Moves towards that goal, lent impetus by the 2006 uproar over the publication of newspaper cartoons satirizing Mohammed, are being led in the world body by the OIC.
Ah, the OIC.
Last December the 57-member Islamic bloc succeeded in getting the U.N. General Assembly to pass a first-ever resolution on the "defamation" of religion.
And last week in Geneva, as Fitna hit the Internet, the U.N.'s Human Rights Council passed an OIC-led resolution expressing concern about attempts to identify Islam with terrorism, and urging countries to pass anti-defamation laws to protect Muslims.
Ah, the U.N. "Human Rights" Council.
Even more controversially, the council on Friday also amended the mandate of a special investigator on the freedom of expression, requiring him now also to report on cases "in which the abuse of the right of freedom of expression constitutes an act of racial or religious discrimination."
Here we see "creeping sharia" in action (a phenomenon I go into at length in The Death of the Grown-Up): the imposition of the Islamic dicate against criticism of Islam in the guise of anti-discrimination. CNSNews.com continues:
Further, it adopted another amendment to the mandate -- put forward by Cuba -- referring to the importance of media reporting information "in a fair and impartial manner."
And Cuba, with its long experience with government censorship, is a perfectly marvelous judge of fairness and impartiality!
As the council ended its month-long session on Tuesday, the issue again exposed sharp differences between Islamic member states and Western ones, which had abstained in last week's vote.
ABSTAINED?
U.S. envoy Warren Tichenor -- speaking as an observer, as the U.S. is not a member -- said in a closing statement that the resolution changing the investigator's role would have the effect of criminalizing free expression.
"It is a sad day when the Human Rights Council turns from protecting rights to eroding them," he said.
A "sad" day?
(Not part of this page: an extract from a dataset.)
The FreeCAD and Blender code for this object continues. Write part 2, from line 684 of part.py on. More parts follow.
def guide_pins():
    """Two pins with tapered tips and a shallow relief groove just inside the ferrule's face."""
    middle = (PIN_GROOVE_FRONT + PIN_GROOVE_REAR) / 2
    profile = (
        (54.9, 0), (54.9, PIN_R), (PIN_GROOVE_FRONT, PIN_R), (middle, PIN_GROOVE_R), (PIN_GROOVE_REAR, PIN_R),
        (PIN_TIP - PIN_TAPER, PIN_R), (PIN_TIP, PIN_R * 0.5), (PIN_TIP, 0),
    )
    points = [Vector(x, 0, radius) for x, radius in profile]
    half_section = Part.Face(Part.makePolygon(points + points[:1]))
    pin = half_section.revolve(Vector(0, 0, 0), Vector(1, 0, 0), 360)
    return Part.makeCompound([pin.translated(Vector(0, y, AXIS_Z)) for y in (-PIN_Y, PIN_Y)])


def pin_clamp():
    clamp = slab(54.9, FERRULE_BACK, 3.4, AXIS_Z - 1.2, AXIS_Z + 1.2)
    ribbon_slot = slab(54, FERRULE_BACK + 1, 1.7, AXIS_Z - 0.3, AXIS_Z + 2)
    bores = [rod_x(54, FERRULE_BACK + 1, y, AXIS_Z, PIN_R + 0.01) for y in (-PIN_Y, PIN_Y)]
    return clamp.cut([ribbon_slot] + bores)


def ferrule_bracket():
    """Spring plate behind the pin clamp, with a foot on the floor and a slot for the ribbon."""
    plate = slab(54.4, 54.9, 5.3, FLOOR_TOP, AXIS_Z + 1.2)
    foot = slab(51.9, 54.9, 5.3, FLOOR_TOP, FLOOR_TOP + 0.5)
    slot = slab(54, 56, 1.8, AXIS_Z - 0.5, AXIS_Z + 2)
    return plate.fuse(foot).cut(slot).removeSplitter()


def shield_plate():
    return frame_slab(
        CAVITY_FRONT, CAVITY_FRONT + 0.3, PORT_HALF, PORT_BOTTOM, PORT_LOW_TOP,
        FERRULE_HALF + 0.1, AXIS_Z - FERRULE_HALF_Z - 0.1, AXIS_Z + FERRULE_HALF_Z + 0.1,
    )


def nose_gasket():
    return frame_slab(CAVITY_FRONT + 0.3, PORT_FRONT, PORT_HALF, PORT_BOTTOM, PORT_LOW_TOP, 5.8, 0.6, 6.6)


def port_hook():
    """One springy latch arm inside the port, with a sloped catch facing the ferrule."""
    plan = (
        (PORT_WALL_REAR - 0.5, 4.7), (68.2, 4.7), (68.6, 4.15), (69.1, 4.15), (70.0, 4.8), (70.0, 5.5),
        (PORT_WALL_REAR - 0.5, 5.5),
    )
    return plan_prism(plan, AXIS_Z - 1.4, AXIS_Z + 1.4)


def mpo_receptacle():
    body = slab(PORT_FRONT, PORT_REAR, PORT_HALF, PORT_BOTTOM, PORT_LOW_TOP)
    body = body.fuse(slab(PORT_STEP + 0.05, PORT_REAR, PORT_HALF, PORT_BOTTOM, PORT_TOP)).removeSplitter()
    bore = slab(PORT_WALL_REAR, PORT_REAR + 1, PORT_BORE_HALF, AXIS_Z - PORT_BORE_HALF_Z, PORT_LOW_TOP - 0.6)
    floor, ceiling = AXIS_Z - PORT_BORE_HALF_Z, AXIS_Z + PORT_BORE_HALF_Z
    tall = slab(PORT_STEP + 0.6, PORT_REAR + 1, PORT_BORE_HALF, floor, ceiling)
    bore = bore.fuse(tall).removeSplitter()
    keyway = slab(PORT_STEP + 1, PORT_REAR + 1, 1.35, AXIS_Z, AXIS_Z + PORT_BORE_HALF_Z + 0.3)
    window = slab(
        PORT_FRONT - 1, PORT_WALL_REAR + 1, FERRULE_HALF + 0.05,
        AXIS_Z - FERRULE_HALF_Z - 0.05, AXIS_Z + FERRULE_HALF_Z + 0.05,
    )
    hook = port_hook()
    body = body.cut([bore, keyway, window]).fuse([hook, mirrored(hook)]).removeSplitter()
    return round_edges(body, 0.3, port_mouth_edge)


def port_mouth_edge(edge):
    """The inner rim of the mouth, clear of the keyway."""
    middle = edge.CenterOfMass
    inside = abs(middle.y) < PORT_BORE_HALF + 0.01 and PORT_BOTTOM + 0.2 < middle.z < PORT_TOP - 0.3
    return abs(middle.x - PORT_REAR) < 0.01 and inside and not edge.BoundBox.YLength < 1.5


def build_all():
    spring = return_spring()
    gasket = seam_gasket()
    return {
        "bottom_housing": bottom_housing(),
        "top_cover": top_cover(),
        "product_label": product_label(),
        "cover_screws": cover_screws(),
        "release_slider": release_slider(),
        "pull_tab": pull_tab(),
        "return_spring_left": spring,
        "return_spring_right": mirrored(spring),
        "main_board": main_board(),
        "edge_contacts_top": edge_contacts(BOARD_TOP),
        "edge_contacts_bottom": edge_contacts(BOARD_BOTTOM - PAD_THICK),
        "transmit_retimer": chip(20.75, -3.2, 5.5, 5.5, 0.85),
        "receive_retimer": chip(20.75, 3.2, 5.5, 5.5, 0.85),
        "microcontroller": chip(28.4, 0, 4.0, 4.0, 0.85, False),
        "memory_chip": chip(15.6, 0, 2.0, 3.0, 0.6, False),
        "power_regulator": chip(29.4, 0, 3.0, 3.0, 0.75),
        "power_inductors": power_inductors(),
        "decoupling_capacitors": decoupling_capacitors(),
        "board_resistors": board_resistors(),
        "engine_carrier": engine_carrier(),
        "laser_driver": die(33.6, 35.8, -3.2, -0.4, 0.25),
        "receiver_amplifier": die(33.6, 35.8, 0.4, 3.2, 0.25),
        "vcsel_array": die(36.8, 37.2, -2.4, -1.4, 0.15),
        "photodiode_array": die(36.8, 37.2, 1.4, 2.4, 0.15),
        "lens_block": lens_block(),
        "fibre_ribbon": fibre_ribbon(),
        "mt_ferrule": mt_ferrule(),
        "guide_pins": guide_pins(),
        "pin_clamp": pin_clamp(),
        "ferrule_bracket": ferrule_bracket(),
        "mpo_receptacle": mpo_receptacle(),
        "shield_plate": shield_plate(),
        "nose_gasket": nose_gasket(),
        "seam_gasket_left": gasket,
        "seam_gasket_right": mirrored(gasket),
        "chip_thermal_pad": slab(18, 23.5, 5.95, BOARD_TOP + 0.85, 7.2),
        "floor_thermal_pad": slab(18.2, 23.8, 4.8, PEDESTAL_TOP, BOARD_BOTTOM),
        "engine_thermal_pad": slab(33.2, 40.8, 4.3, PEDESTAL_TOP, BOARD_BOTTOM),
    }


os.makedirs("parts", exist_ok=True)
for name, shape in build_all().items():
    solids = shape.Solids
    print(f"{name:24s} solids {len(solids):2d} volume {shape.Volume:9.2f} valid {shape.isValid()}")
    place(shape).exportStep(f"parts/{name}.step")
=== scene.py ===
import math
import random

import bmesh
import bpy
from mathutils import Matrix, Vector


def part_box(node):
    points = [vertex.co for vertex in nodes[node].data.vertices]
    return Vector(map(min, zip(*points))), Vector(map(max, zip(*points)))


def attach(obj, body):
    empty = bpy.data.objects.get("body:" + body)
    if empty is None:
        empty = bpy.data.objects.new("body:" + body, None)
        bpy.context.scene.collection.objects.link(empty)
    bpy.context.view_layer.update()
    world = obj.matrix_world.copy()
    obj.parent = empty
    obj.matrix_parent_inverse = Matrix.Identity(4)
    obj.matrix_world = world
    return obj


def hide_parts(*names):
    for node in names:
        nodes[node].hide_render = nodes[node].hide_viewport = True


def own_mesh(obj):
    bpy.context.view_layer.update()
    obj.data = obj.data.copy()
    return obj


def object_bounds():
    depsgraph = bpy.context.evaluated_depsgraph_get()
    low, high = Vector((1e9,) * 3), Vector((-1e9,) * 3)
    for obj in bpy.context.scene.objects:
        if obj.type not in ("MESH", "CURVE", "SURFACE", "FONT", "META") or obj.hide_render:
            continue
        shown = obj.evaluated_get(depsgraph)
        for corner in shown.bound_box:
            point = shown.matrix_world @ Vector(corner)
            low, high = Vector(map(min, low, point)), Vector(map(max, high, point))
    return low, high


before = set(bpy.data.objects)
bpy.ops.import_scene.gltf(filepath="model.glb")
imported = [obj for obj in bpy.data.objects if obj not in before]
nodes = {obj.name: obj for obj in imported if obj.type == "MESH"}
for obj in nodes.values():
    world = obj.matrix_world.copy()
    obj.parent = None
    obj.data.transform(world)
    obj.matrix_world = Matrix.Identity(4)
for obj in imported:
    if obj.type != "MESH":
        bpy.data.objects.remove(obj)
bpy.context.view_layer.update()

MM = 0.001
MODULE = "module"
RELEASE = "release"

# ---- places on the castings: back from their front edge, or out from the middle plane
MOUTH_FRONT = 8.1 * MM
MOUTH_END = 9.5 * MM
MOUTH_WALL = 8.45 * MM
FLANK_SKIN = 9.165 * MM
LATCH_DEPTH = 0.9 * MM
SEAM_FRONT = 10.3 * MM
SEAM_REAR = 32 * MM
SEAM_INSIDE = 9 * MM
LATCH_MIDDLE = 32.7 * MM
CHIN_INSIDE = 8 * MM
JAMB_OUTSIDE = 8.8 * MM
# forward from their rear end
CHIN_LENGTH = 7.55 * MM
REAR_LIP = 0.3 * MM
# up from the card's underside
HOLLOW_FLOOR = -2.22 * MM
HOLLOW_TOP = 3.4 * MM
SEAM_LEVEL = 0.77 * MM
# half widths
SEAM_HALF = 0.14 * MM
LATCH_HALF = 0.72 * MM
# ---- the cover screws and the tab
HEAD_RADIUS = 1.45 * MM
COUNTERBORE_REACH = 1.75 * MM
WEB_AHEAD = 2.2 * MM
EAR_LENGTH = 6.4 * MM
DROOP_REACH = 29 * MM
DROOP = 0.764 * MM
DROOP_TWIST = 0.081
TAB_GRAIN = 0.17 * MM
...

Isn't it actually a great day to walk out on the whole bankrupt enterprise? Sadly, no.
Pakistan, speaking on behalf of the OIC, said the resolution was an attempt to require people to exercise free speech responsibly. He denied that it would curtail freedom of expression.
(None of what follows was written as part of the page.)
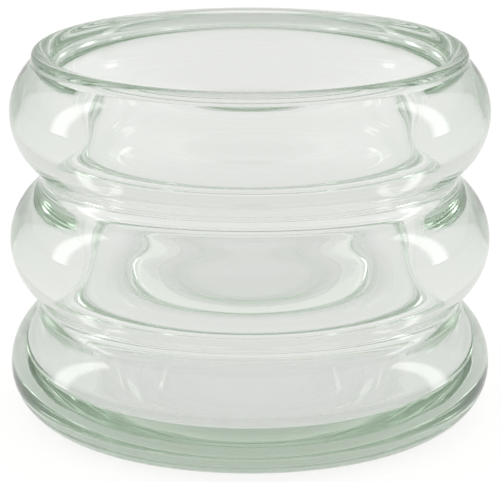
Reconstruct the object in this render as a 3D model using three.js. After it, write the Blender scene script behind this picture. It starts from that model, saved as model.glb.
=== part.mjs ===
// Glass votive holder: one piece of thick clear glass, blown into a mould shaped as a stack of
// rounded rings. The wall of the candle cup inside swells out a little into each ring, the base
// is thick and slightly hollow underneath, and a short lip stands at the mouth.
// Millimetres, +Z up. The origin is the centre of the ring that the glass stands on.

import * as THREE from 'three';

// Rings: the rounded tiers that give the outside its shape
const RING_COUNT = 3;
const BODY_RADIUS = 45.0;          // centre line to the widest point of the lowest ring
const RING_NARROWING = 0.3;        // how much each ring is set in from the one below it
const RING_PITCH = 24.0;           // height from one ring to the next
const RING_SECTION_RADIUS = 12.7;  // roundness of a ring, seen in section
const GROOVE_FILLET = 2.5;         // roundness of the groove between two rings

// Foot: the lower half of the lowest ring turns in tighter and ends in a narrow flat ring to
// stand on, round a shallow hollow in the underside
const FOOT_SECTION_RADIUS = 10.0;  // roundness of the lowest ring's lower half
const SEAT_CUT = 0.7;              // height that the flat standing ring takes off that round
const FOOT_FILLET = 3.75;          // rounding from the side into the standing ring
const HOLLOW_RADIUS = 35.1;        // from the axis out to the standing ring
const HOLLOW_DEPTH = 2.4;          // how far the middle of the underside is raised
const HOLLOW_FULLNESS = 2.8;       // how flat the hollow's middle is: 2 is a plain bowl shape

// Lip: the short upright band above the top ring
const LIP_INSET = 4.2;             // from the top ring's widest point in to the band's outside
const LIP_WALL = 4.15;              // thickness of the band
const LIP_HEIGHT = 2.1;            // height of the band above the top ring
const LIP_ROOT_FILLET = 0.3;       // where the band meets the top ring
const LIP_OUTER_ROUNDING = 1.2;    // fire-polished edge on the outside
const LIP_INNER_ROUNDING = 2.7;    // wider fire-polished edge on the inside

// Cup: the hollow that the candle stands in. Its wall tapers slightly and swells out into each
// ring, with the crest of the swelling a little above the ring's middle. Where there are three
// values, they are for the three rings, lowest first
const GROOVE_WALL = 3.5;           // glass between the bottom of the top groove and the cup's taper
const CUP_TAPER = 0.75;            // how much narrower the cup is at its floor than at its mouth
const SWELLINGS = [1.65, 2.2, 1.35];             // how much wider the cup is in each ring
const SWELLING_LIFTS = [3.5, 3.5, 3.25];         // height of each crest above its ring's middle
const SWELLING_REACHES_DOWN = [15.4, 15.4, 9.25];  // from a crest down to where it has died out
const SWELLING_REACHES_UP = [10.9, 10.9, 9.1];   // from a crest up to where it has died out
const FLOOR_HEIGHT = 6.8;          // the cup's floor above the standing ring
const CORNER_WIDTH = 6.9;          // rounding between wall and floor, measured across
const CORNER_HEIGHT = 3.8;         // the same rounding, measured up

// Fineness of the faceted solid
const TURN_SEGMENTS = 64;
const RING_STEPS = 10;
const FILLET_STEPS = 4;
const WALL_STEPS = 18;
const CORNER_STEPS = 6;
const HOLLOW_STEPS = 6;

// Where the rings stand, and the centres of their round sections
const lowestRingHeight = FOOT_SECTION_RADIUS - SEAT_CUT;
const ringHeight = (index) => lowestRingHeight + index * RING_PITCH;
const topRingHeight = ringHeight(RING_COUNT - 1);
const ringRadius = (index) => BODY_RADIUS - index * RING_NARROWING;
const sectionCentreRadius = (index) => ringRadius(index) - RING_SECTION_RADIUS;

// Lip and mouth, measured in from the top ring
const lipRadius = ringRadius(RING_COUNT - 1) - LIP_INSET;
const mouthRadius = lipRadius - LIP_WALL;

// Adds points along an arc to an outline. Angles are measured from the outward radial
// direction, counted positive upwards. The first point is left out where the arc carries on
// from the point before it.
function addArc(outline, centreRadius, centreHeight, radius, startAngle, endAngle, steps, skipFirst) {
  for (let step = skipFirst ? 1 : 0; step <= steps; step += 1) {
    const angle = startAngle + ((endAngle - startAngle) * step) / steps;
    outline.push(new THREE.Vector2(
      centreRadius + radius * Math.cos(angle),
      centreHeight + radius * Math.sin(angle),
    ));
  }
}

// Underside and foot: the hollow, then flat out to the foot fillet, which runs tangentially into
// the lower half of the lowest ring
function addFoot(outline) {
  const centreRadius = BODY_RADIUS - FOOT_SECTION_RADIUS;
  const rise = lowestRingHeight - FOOT_FILLET;
  const reach = Math.sqrt((FOOT_SECTION_RADIUS - FOOT_FILLET) ** 2 - rise ** 2);
  const meetingAngle = Math.atan2(-rise, reach);
  for (let step = 0; step <= HOLLOW_STEPS; step += 1) {
    const share = step / HOLLOW_STEPS;
    outline.push(new THREE.Vector2(
      HOLLOW_RADIUS * share, HOLLOW_DEPTH * (1 - share ** HOLLOW_FULLNESS),
    ));
  }
  addArc(outline, centreRadius + reach, FOOT_FILLET, FOOT_FILLET,
    -Math.PI / 2, meetingAngle, FILLET_STEPS, false);
  addArc(outline, centreRadius, lowestRingHeight, FOOT_SECTION_RADIUS,
    meetingAngle, 0, RING_STEPS / 2, true);
}

// The groove above a ring: its fillet touches that ring and the next one, so its centre lies
// outside the middle of the line between the two section centres
function grooveAbove(index) {
  const runIn = sectionCentreRadius(index + 1) - sectionCentreRadius(index);
  const span = Math.hypot(runIn, RING_PITCH);
  const reach = Math.sqrt((RING_SECTION_RADIUS + GROOVE_FILLET) ** 2 - (span / 2) ** 2);
  const centreRadius = sectionCentreRadius(index) + runIn / 2 + (reach * RING_PITCH) / span;
  const centreHeight = ringHeight(index) + RING_PITCH / 2 - (reach * runIn) / span;
  const angleFrom = (ring) => Math.atan2(
    centreHeight - ringHeight(ring), centreRadius - sectionCentreRadius(ring),
  );
  return {
    centreRadius,
    centreHeight,
    angleFromBelow: angleFrom(index),
    angleFromAbove: angleFrom(index + 1),
  };
}

// Outside of the rings, from the widest point of the lowest one to the root of the lip
function addRings(outline, lipAngle) {
  let startAngle = 0;
  for (let index = 0; index < RING_COUNT; index += 1) {
    const isTop = index === RING_COUNT - 1;
    const groove = isTop ? null : grooveAbove(index);
    addArc(outline, sectionCentreRadius(index), ringHeight(index), RING_SECTION_RADIUS,
      startAngle, isTop ? lipAngle : groove.angleFromBelow, RING_STEPS, true);
    if (!isTop) {
      addArc(outline, groove.centreRadius, groove.centreHeight, GROOVE_FILLET,
        Math.PI + groove.angleFromBelow, Math.PI + groove.angleFromAbove, FILLET_STEPS, true);
      startAngle = groove.angleFromAbove;
    }
  }
}

// The lip's root fillet stands on the top ring, so its height follows from both
function lipRoot() {
  const centreRadius = lipRadius + LIP_ROOT_FILLET;
  const run = centreRadius - sectionCentreRadius(RING_COUNT - 1);
  const rise = Math.sqrt((RING_SECTION_RADIUS + LIP_ROOT_FILLET) ** 2 - run ** 2);
  return {
    centreRadius,
    centreHeight: topRingHeight + rise,
    angle: Math.atan2(rise, run),
  };
}

// Lip: root fillet, upright band, and the rounded edges on both sides of the mouth
function addLip(outline, root, rimHeight) {
  addArc(outline, root.centreRadius, root.centreHeight, LIP_ROOT_FILLET,
    Math.PI + root.angle, Math.PI, FILLET_STEPS, true);
  addArc(outline, lipRadius - LIP_OUTER_ROUNDING, rimHeight - LIP_OUTER_ROUNDING,
    LIP_OUTER_ROUNDING, 0, Math.PI / 2, FILLET_STEPS, false);
  addArc(outline, mouthRadius + LIP_INNER_ROUNDING, rimHeight - LIP_INNER_ROUNDING,
    LIP_INNER_ROUNDING, Math.PI / 2, Math.PI, FILLET_STEPS, false);
}

// How far the swelling in one ring widens the cup at a height
function swelling(index, height) {
  const fromCrest = height - ringHeight(index) - SWELLING_LIFTS[index];
  const reach = fromCrest > 0 ? SWELLING_REACHES_UP[index] : SWELLING_REACHES_DOWN[index];
  const share = Math.min(Math.abs(fromCrest) / reach, 1);
  return (SWELLINGS[index] * (1 + Math.cos(Math.PI * share))) / 2;
}

// Radius of the cup's wall at a height. Above the top crest the wall eases into the mouth.
function cupRadius(height, wallTop, wallBottom) {
  const crestHeight = topRingHeight + SWELLING_LIFTS[RING_COUNT - 1];
  if (height > crestHeight) {
    const crestRadius = cupRadius(crestHeight, wallTop, wallBottom);
    const easing = (1 + Math.cos((Math.PI * (height - crestHeight)) / (wallTop - crestHeight))) / 2;
    return mouthRadius + (crestRadius - mouthRadius) * easing;
  }
  const topGroove = grooveAbove(RING_COUNT - 2);
  const radiusAtGroove = topGroove.centreRadius - GROOVE_FILLET - GROOVE_WALL;
  const lean = CUP_TAPER / (wallTop - wallBottom);
  let radius = radiusAtGroove + lean * (height - topGroove.centreHeight);
  for (let index = 0; index < RING_COUNT; index += 1) {
    radius += swelling(index, height);
  }
  return radius;
}

// Cup: the wall, the rounded corner, which is wider than it is high, and the flat floor
function addCup(outline, rimHeight) {
  const wallTop = rimHeight - LIP_INNER_ROUNDING;
  const wallBottom = FLOOR_HEIGHT + CORNER_HEIGHT;
  for (let step = 1; step <= WALL_STEPS; step += 1) {
    const height = wallTop + ((wallBottom - wallTop) * step) / WALL_STEPS;
    outline.push(new THREE.Vector2(cupRadius(height, wallTop, wallBottom), height));
  }
  const floorRadius = cupRadius(wallBottom, wallTop, wallBottom) - CORNER_WIDTH;
  for (let step = 1; step <= CORNER_STEPS; step += 1) {
    const angle = (Math.PI / 2) * (step / CORNER_STEPS);
    outline.push(new THREE.Vector2(
      floorRadius + CORNER_WIDTH * Math.cos(angle),
      wallBottom - CORNER_HEIGHT * Math.sin(angle),
    ));
  }
  outline.push(new THREE.Vector2(0, FLOOR_HEIGHT));
}

function glassBodyGeometry() {
  const outline = [];
  const root = lipRoot();
  const rimHeight = root.centreHeight + LIP_HEIGHT;
  addFoot(outline);
  addRings(outline, root.angle);
  addLip(outline, root, rimHeight);
  addCup(outline, rimHeight);
  const geometry = new THREE.LatheGeometry(outline, TURN_SEGMENTS);
  geometry.rotateX(Math.PI / 2);
  return geometry;
}

const clearGlass = new THREE.MeshStandardMaterial({
  color: 0xdfe5dd,
  roughness: 0.03,
  metalness: 0.0,
  transparent: true,
  opacity: 0.35,
});

const glassBody = new THREE.Mesh(glassBodyGeometry(), clearGlass);
glassBody.name = 'glass_body';

const votiveHolder = new THREE.Group();
votiveHolder.name = 'votive_holder';
votiveHolder.add(glassBody);

export default votiveHolder;
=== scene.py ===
import math

import bpy
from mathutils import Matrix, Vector


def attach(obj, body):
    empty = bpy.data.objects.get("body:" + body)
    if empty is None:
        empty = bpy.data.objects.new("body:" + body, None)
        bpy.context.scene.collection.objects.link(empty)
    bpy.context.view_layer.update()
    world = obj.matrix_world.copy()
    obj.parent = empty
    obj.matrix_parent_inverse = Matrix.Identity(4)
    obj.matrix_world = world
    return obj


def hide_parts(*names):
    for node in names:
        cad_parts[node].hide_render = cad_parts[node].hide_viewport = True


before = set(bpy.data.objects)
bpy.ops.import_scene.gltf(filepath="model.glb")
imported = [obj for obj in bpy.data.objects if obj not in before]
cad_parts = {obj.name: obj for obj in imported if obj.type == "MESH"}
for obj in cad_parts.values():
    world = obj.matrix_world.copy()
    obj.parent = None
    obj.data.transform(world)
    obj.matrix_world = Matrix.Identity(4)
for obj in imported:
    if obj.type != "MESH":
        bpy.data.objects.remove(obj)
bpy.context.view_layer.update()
bpy.ops.object.select_all(action="DESELECT")

# Glass body
# The real holder is one piece of thick soda-lime glass, gathered hot and blown into a turned mould.
# The mould gives the outside its three round rings; the cup's wall inside swells out a little into
# each ring, as free glass does, and the mouth is polished by flame to soft edges.

MM = 0.001

# Rings and grooves of the outside
ring_count = 3
body_radius = 45.0 * MM
ring_narrowing = 0.3 * MM
ring_pitch = 24.0 * MM
ring_section = 12.7 * MM
groove_fillet = 2.5 * MM

# Foot, with a shallow hollow in its underside that leaves a narrow ring to stand on. A fullness
# of 2 would give the hollow a plain bowl shape, and more makes its middle flatter
foot_section = 10.0 * MM
seat_cut = 0.7 * MM
foot_fillet = 3.75 * MM
hollow_radius = 35.1 * MM
hollow_depth = 2.4 * MM
hollow_fullness = 2.8

# Lip
lip_inset = 4.2 * MM
lip_wall = 4.15 * MM
lip_height = 2.1 * MM
lip_root_fillet = 0.3 * MM
lip_outer_rounding = 1.2 * MM
lip_inner_rounding = 2.7 * MM

# Cup. Where there are three values, they are for the three rings, lowest first
groove_wall = 3.5 * MM
cup_taper = 0.75 * MM
swellings = (1.65 * MM, 2.2 * MM, 1.35 * MM)
swelling_lifts = (3.5 * MM, 3.5 * MM, 3.25 * MM)
swelling_reaches_down = (15.4 * MM, 15.4 * MM, 9.25 * MM)
swelling_reaches_up = (10.9 * MM, 10.9 * MM, 9.1 * MM)
floor_height = 6.8 * MM
corner_width = 6.9 * MM
corner_height = 3.8 * MM

# Fineness of the outline and of its turn round the axis
hollow_steps = 24
standing_ring_steps = 3
foot_fillet_steps = 10
foot_steps = 12
ring_steps = 28
groove_steps = 10
lip_root_steps = 5
lip_edge_steps = 8
lip_top_steps = 3
wall_steps = 72
corner_steps = 24
floor_steps = 10
turn_steps = 320
merge_distance = 0.0005 * MM

# Places that follow from those sizes
quarter_turn = math.pi / 2
lowest_ring_height = foot_section - seat_cut
top_ring = ring_count - 1
lip_radius = body_radius - top_ring * ring_narrowing - lip_inset
mouth_radius = lip_radius - lip_wall


def ring_height(ring):
    return lowest_ring_height + ring * ring_pitch


def section_centre(ring):
    return body_radius - ring * ring_narrowing - ring_section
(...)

The U.N.'s freedom of expression investigator is a Kenyan jurist, Ambeyi Ligabo.
The change to his mandate came two weeks after he delivered a report to the 47-member council in which he voiced concern about attempts to expand the scope of defamation laws beyond the protection of individuals, for instance to cover religion.
Good for Ligabo. Although it seems he was overruled.
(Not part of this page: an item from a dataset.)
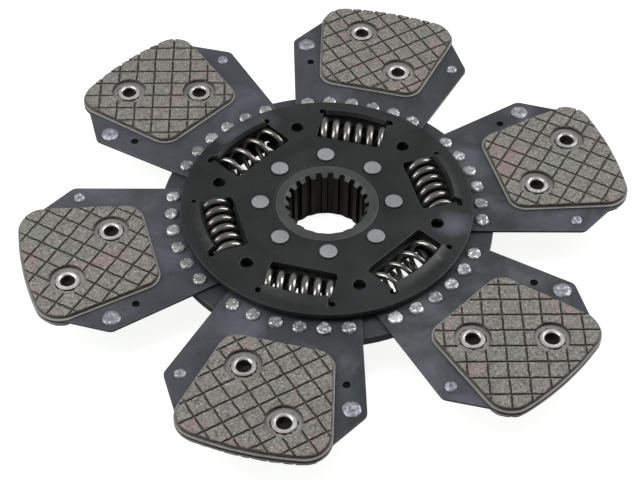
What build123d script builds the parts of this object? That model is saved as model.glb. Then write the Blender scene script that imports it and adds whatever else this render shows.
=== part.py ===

At the time, some Islamic member states reprimanded Ligabo, suggesting that he was not taking the religion issue sufficiently seriously.
The council's amendments to the freedom of expression mandate drew strong criticism from several NGOs.
Press freedom advocacy group Reporters Without Borders called the changes "dramatic" and said the growing influence of the OIC in the Human Rights Council was "disturbing."
"All of the council's decisions are nowadays determined by the interests of the Muslim countries or powerful states such as China or Russia that know how to surround themselves with allies," it said.
The free speech non-governmental organization Article 19 joined with an Egypt-based rights group, the Cairo Institute for Human Rights Studies, in a joint statement saying the council process was being repeatedly misused "to push for an agenda that has nothing to do with strengthening human rights and everything to do with protecting autocracies and political point scoring."
"For the first time in the 60 year history of U.N. human rights bodies, a fundamental human right has been limited simply because of the possible violent reaction by the enemies of human rights," said Roy Brown of the International Humanist and Ethical Union.
And Human Rights Watch said the changes to the mandate "clearly calls into question the very essence of media freedom and independence."
The OIC and its allies effectively dominate the Human Rights Council, as 26 of the 47 seats are earmarked for African and Asian countries.
BTW: As part of George W. Bush's increasingly inglorious legacy, he may claim the appointment of the first US representative to the OIC. Just last month, as Andrew Bostom noted, US special envoy to the OIC Sada Cumber had this to say, according to AFP, on reviewing the OIC's ten-year plan:
" `I thought oh my goodness I think the Muslim values that they are aspiring here are exactly in sync' with American values."
Oh my goodness why am I not convinced?